BOGOTA (Reuters) - Colombian rebels have obtained rockets that Venezuela bought in Europe, the government in Bogota said on Monday, an accusation that could worsen already tense relations between the neighboring countries.

Colombian Vice President Francisco Santos said the government is investigating how the anti-tank weapons found their way to the Revolutionary Armed Forces of Colombia, or FARC.

"In several operations we have been able to capture arsenals of the FARC. We have found heavy weapons, including anti-tank weapons that a European country sold to Venezuela and that ended up in the hands of the FARC," Santos told local radio.

Venezuelan Interior Minister Tareck El Aissami said the accusation is not true, calling Santos's statement "an aggression."

Colombian weekly news magazine Semana said on Sunday that Swedish missiles that were sold to the Venezuelan government have been discovered in FARC camps.

The guerrillas have been fighting for a socialist revolution since the 1960s and are labeled terrorists by Washington.

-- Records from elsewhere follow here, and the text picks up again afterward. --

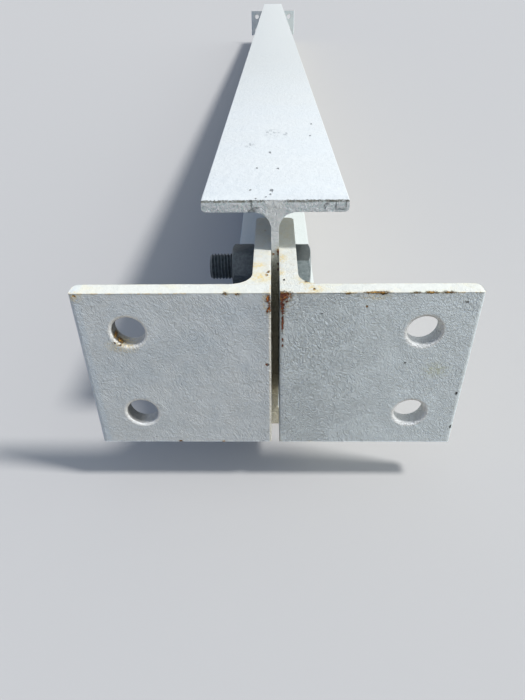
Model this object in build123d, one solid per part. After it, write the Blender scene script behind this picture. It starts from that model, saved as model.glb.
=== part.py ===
"""Hot-rolled steel I-beam with a bolted pair of angle cleats at each end.

The beam lies along Y and stands on its bottom flange. The origin is the centre of the
underside. Each end carries two pieces of rolled equal angle, heel to heel on the web. One
leg of each is bolted through the web. The other stands square across the end, beyond the
end of the beam, and has two open holes for the bolts of the next member.

All sizes are in millimetres. "Near" is the end at -Y, and "right" is the side at +X.
"""

import os
from math import radians, sqrt, tan

from build123d import *

# The whole piece, over the faces of the cleats
overall_length = 3500.0

# Rolled I-section of the beam
section_height = 200.0
flange_width = 100.0
web_thickness = 5.6
flange_thickness = 8.5
root_radius = 12.0
flange_tip_radius = 1.0
flange_inner_tip_radius = 3.0

# Rolled equal angle of the cleats, and how high each piece is cut
cleat_leg = 125.0
cleat_thickness = 12.0
cleat_root_radius = 14.0
cleat_toe_radius = 4.6
cleat_outer_toe_radius = 1.5
cleat_heel_radius = 1.2
cleat_height = 125.0
cleat_lift = 1.5  # the cleat's middle stands this far above the middle of the beam

# Bolt holes: each leg has two, one over the other
hole_diameter = 22.0
row_spacing = 68.0
web_hole_to_toe = 29.0
web_hole_to_beam_end = 34.0
end_hole_to_toe = 33.0

# Hex bolts and nuts through the web
bolt_diameter = 20.0
bolt_point_chamfer = 1.5
bolt_stick_out = 17.4  # what stands out past the nut
head_across_flats = 30.0
head_height = 12.5
nut_across_flats = 30.0
nut_height = 18.0
nut_bore_clearance = 0.1
hex_chamfer_angle = 30.0
hex_face_share = 0.95  # diameter of a hex's flat end face, as a share of its width across flats

# How far each head and nut is turned, in degrees: one corner's angle from straight up, towards -Y
head_turn = {"near_upper": 51.0, "near_lower": 24.0, "far_upper": 8.0, "far_lower": 37.0}
nut_turn = {"near_upper": 28.0, "near_lower": 46.0, "far_upper": 13.0, "far_lower": 55.0}

# Places that follow from the sizes above
web_face = web_thickness / 2
cleat_outer_face = web_face + cleat_thickness
cleat_projection = cleat_leg - web_hole_to_toe - web_hole_to_beam_end
beam_length = overall_length - 2 * cleat_projection
cleat_bottom = section_height / 2 + cleat_lift - cleat_height / 2
cleat_middle = cleat_bottom + cleat_height / 2
row_heights = {"upper": cleat_middle + row_spacing / 2, "lower": cleat_middle - row_spacing / 2}
web_hole_line = beam_length / 2 - web_hole_to_beam_end
end_hole_line = web_face + cleat_leg - end_hole_to_toe

ALONG_X = Rot(0, 90, 0)
ALONG_Y = Rot(90, 0, 0)


def hole(direction, centre, depth):
    """The cutter for one bolt hole, centred on a point of its axis."""
    return Pos(*centre) * direction * Cylinder(hole_diameter / 2, depth)


def i_beam():
    """The rolled beam: an I-profile with root and tip radii, run along Y, with its web drilled."""
    channel_width = flange_width / 2 - web_face
    channel_depth = section_height - 2 * flange_thickness
    channel = Rectangle(channel_width, channel_depth)
    profile = Rectangle(flange_width, section_height)
    for side in (-1, 1):
        profile -= Pos(side * (web_face + channel_width / 2), 0) * channel
    roots = profile.vertices().filter_by(lambda v: abs(v.X) < root_radius)
    profile = fillet(roots, root_radius)

    def tips(height):
        places = [(side * flange_width / 2, end * height, 0) for side in (-1, 1) for end in (-1, 1)]
        return [profile.vertices().sort_by_distance(place)[0] for place in places]

    profile = fillet(tips(section_height / 2), flange_tip_radius)
    profile = fillet(tips(section_height / 2 - flange_thickness), flange_inner_tip_radius)

    upright = Pos(0, 0, section_height / 2) * ALONG_Y
    beam = upright * extrude(profile, amount=beam_length / 2, both=True)
    for end in (-1, 1):
        for height in row_heights.values():
            beam -= hole(ALONG_X, (0, end * web_hole_line, height), 2 * web_thickness)
    return beam


def near_right_cleat():
    """Rolled angle with its heel at the web: one leg runs back along it, the other out to +X."""
    end_leg = Rectangle(cleat_leg, cleat_thickness, align=Align.MIN)
    web_leg = Rectangle(cleat_thickness, cleat_leg, align=Align.MIN)
    profile = end_leg + web_leg

    def corner(x, y):
        return profile.vertices().sort_by_distance((x, y, 0))[0]

    profile = fillet(corner(cleat_thickness, cleat_thickness), cleat_root_radius)
    toes = [corner(cleat_leg, cleat_thickness), corner(cleat_thickness, cleat_leg)]
    profile = fillet(toes, cleat_toe_radius)
    outer_toes = [corner(cleat_leg, 0), corner(0, cleat_leg)]
    profile = fillet(outer_toes, cleat_outer_toe_radius)
    profile = fillet(corner(0, 0), cleat_heel_radius)

    near_face = -overall_length / 2
    cleat = Pos(web_face, near_face, cleat_bottom) * extrude(profile, amount=cleat_height)
    web_leg_middle = web_face + cleat_thickness / 2
    end_leg_middle = near_face + cleat_thickness / 2
    for height in row_heights.values():
        cleat -= hole(ALONG_X, (web_leg_middle, -web_hole_line, height), 2 * cleat_thickness)
        cleat -= hole(ALONG_Y, (end_hole_line, end_leg_middle, height), 2 * cleat_thickness)
    return cleat


def hexagon(across_flats, height, chamfer_both_ends):
    """A hex blank from z = 0 up, with its corners turned off by a cone at the top or both ends."""
    corner_radius = across_flats / sqrt(3)
    face_radius = across_flats * hex_face_share / 2
    turned_radius = 2 * corner_radius - face_radius
    fall = (turned_radius - face_radius) * tan(radians(hex_chamfer_angle))
    foot = [(face_radius, 0), (turned_radius, fall)] if chamfer_both_ends else [(turned_radius, 0)]
    top = [(turned_radius, height - fall), (face_radius, height), (0, height)]
    half_section = make_face(Polyline((0, 0), *foot, *top, close=True))
    blank = extrude(RegularPolygon(corner_radius, 6), amount=height)
    return blank & revolve(Plane.XZ * half_section, Axis.Z)


def bolt(turn):
    """A hex bolt along Z: its head stands up from z = 0, and its shank hangs below."""
    grip = 2 * cleat_outer_face
    length = grip + nut_height + bolt_stick_out
    shank = Pos(0, 0, -length / 2) * Cylinder(bolt_diameter / 2, length)
    point = shank.edges().sort_by(Axis.Z)[0]
    head = Rot(0, 0, turn) * hexagon(head_across_flats, head_height, False)
    return head + chamfer(point, bolt_point_chamfer)


def nut(turn):
    """A hex nut along Z: its seat is at z = 0, and its body hangs below."""
    blank = Rot(0, 0, turn) * hexagon(nut_across_flats, nut_height, True)
    bore = Cylinder(bolt_diameter / 2 + nut_bore_clearance, 3 * nut_height)
    return Pos(0, 0, -nut_height) * (blank - bore)


def bolt_centres():
    """Each bolt's name, and the point where its axis crosses the middle of the web."""
    ends = {"near": -web_hole_line, "far": web_hole_line}
    return {
        f"{end}_{row}": (0, y, z)
        for end, y in ends.items()
        for row, z in row_heights.items()
    }


def pieces():
    """Every piece in its place, by name."""
    near_right = near_right_cleat()
    near_left = mirror(near_right, about=Plane.YZ)
    placed = {
        "i_beam": i_beam(),
        "cleat_near_right": near_right,
        "cleat_near_left": near_left,
        "cleat_far_right": mirror(near_right, about=Plane.XZ),
        "cleat_far_left": mirror(near_left, about=Plane.XZ),
    }
    for name, centre in bolt_centres().items():
        head_seat = Pos(*centre) * Pos(cleat_outer_face, 0, 0) * ALONG_X
        nut_seat = Pos(*centre) * Pos(-cleat_outer_face, 0, 0) * ALONG_X
        placed[f"bolt_{name}"] = head_seat * bolt(head_turn[name])
        placed[f"nut_{name}"] = nut_seat * nut(nut_turn[name])
    return placed


os.makedirs("parts", exist_ok=True)
for node, shape in pieces().items():
    export_step(shape, f"parts/{node}.step")
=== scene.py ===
"""The looks of a steel I-beam, painted white, with a bolted pair of angle cleats at each end.

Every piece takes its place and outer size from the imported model, in metres.
"""

from math import pi, radians, sqrt, tan

import bmesh
import bpy
from mathutils import Matrix, Vector


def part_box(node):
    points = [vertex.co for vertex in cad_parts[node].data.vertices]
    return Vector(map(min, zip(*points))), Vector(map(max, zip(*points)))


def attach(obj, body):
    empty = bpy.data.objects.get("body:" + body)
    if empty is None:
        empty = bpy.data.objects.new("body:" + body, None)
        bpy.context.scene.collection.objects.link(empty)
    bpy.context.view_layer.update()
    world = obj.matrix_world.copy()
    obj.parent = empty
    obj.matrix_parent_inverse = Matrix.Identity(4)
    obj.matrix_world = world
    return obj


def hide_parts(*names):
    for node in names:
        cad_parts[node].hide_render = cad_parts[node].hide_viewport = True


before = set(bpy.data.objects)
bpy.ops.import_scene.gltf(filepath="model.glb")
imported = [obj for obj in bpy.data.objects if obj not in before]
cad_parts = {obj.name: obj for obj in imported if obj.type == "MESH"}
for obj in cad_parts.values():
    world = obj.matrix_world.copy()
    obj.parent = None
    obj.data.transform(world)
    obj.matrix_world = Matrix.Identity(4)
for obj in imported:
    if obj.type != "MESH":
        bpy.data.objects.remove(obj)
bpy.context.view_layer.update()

# The camera
# It stands just beyond the near end and looks down along the beam. Its place and its angles were
# worked out from the edges of the flange and the cleats in the photograph.
mm = 0.001
beam_low, beam_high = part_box("i_beam")
off_middle = -1.36 * mm
beyond_the_end = 349.8 * mm
above_the_flange = 121.2 * mm
pan = radians(1.41)
tilt = radians(55.28)
roll = radians(-0.925)
camera = bpy.data.objects.new("camera", bpy.data.cameras.new("camera"))
camera.data.sensor_width = 36
camera.data.lens = 27.54
bpy.context.collection.objects.link(camera)
camera.matrix_world = (
    Matrix.Translation((off_middle, beam_low.y - beyond_the_end, beam_high.z + above_the_flange))
    @ Matrix.Rotation(pan, 4, "Z")
    @ Matrix.Rotation(tilt, 4, "X")
    @ Matrix.Rotation(roll, 4, "Z")
)
bpy.context.scene.camera = camera

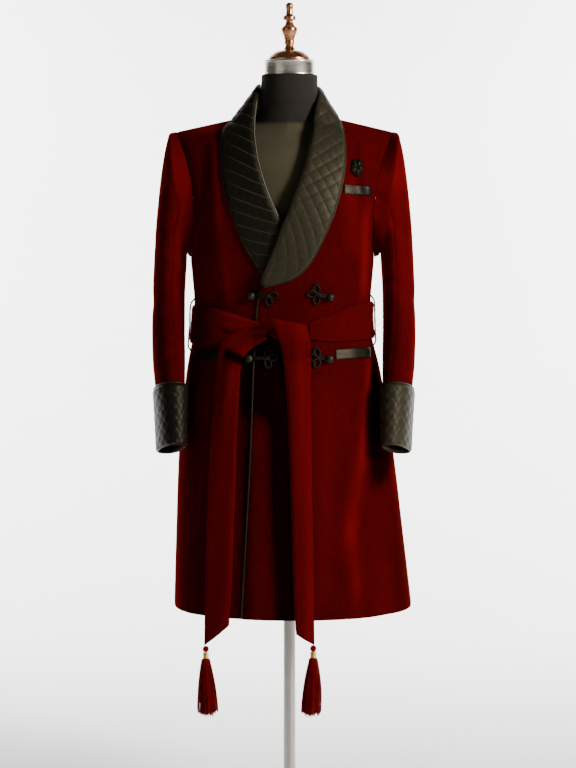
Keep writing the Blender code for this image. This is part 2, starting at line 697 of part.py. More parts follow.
def sleeve_ring(side, v, turns, ease=0.0):
    """One ring of sleeve points. v is a row of SLEEVE; turns are angles from the outer side round the front."""
    row = row_of(SLEEVE, v)
    half = (row.outer - row.inner) / 2 + ease
    middle = (row.outer + row.inner) / 2
    pitch, toe = math.radians(row.pitch), math.radians(row.toe)
    half = math.sqrt(max(half**2 - ((row.depth + ease) * math.sin(toe)) ** 2, 0.0001))
    ring = []
    for turn in turns:
        angle = math.radians(turn)
        square = 2 / 2.25
        across = half * math.copysign(abs(math.cos(angle)) ** square, math.cos(angle))
        ahead = (row.depth + ease) * math.copysign(abs(math.sin(angle)) ** square, math.sin(angle))
        out = across * math.cos(toe) - ahead * math.sin(toe)
        forward = ahead * math.cos(toe) + across * math.sin(toe)
        z = row.z + row.rise * math.cos(angle) + forward * math.sin(pitch)
        y = row.y - forward * math.cos(pitch)
        crease = 0.0
        for fold in SLEEVE_CREASES:
            turned_by = (turn - fold.turn + 180) % 360 - 180
            if abs(turned_by) < fold.half_turn and v > 1.5:
                part = turned_by / fold.half_turn
                off = z - fold.z - fold.lean * part
                crease += fold.height * (1 - part**2) * math.exp(-((off / fold.width) ** 2))
        out += crease * math.cos(angle)
        y -= crease * math.sin(angle)
        ring.append((ARM_CENTER + side * (middle + out), y, z))
    return ring


def sleeve_grid(side, front_panel, back_panel):
    """Rings from the armhole's own edge down to the wrist. Columns start at the shoulder and go round the front."""
    front_edge = front_panel[: BODY_ROWS_TO_UNDERARM + 1, -1]
    back_edge = back_panel[: BODY_ROWS_TO_UNDERARM + 1, -1]
    loop = list(front_edge) + list(back_edge[-2:0:-1])
    armhole = [(p[0] + side * SEAM * 1.5, p[1], p[2]) for p in loop]
    armhole[0] = (armhole[0][0], SPINE_Y, armhole[0][2])
    armhole[BODY_ROWS_TO_UNDERARM] = (
        armhole[BODY_ROWS_TO_UNDERARM][0],
        SPINE_Y,
        armhole[BODY_ROWS_TO_UNDERARM][2],
    )
    turns = [360 * k / SLEEVE_AROUND for k in range(SLEEVE_AROUND)]
    rows = [(len(SLEEVE) - 1) * k / (SLEEVE_ROWS - 1) for k in range(SLEEVE_ROWS)]
    return np.array([armhole] + [sleeve_ring(side, v, turns) for v in rows])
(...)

Colombian President Alvaro Uribe, a key U.S. ally in the region, has called on the international community to stop such arms sales.

Uribe's government has accused Venezuelan President Hugo Chavez of doing too little to combat the FARC and the cocaine trade that fuels its guerrilla insurgency. Venezuela rejects the charges.

Leftist firebrand Chavez has vowed to double Venezuela's number of tanks in response to a plan being negotiated between the United States and Colombia to increase U.S. troop presence and expand anti-drug operations in the Andean country.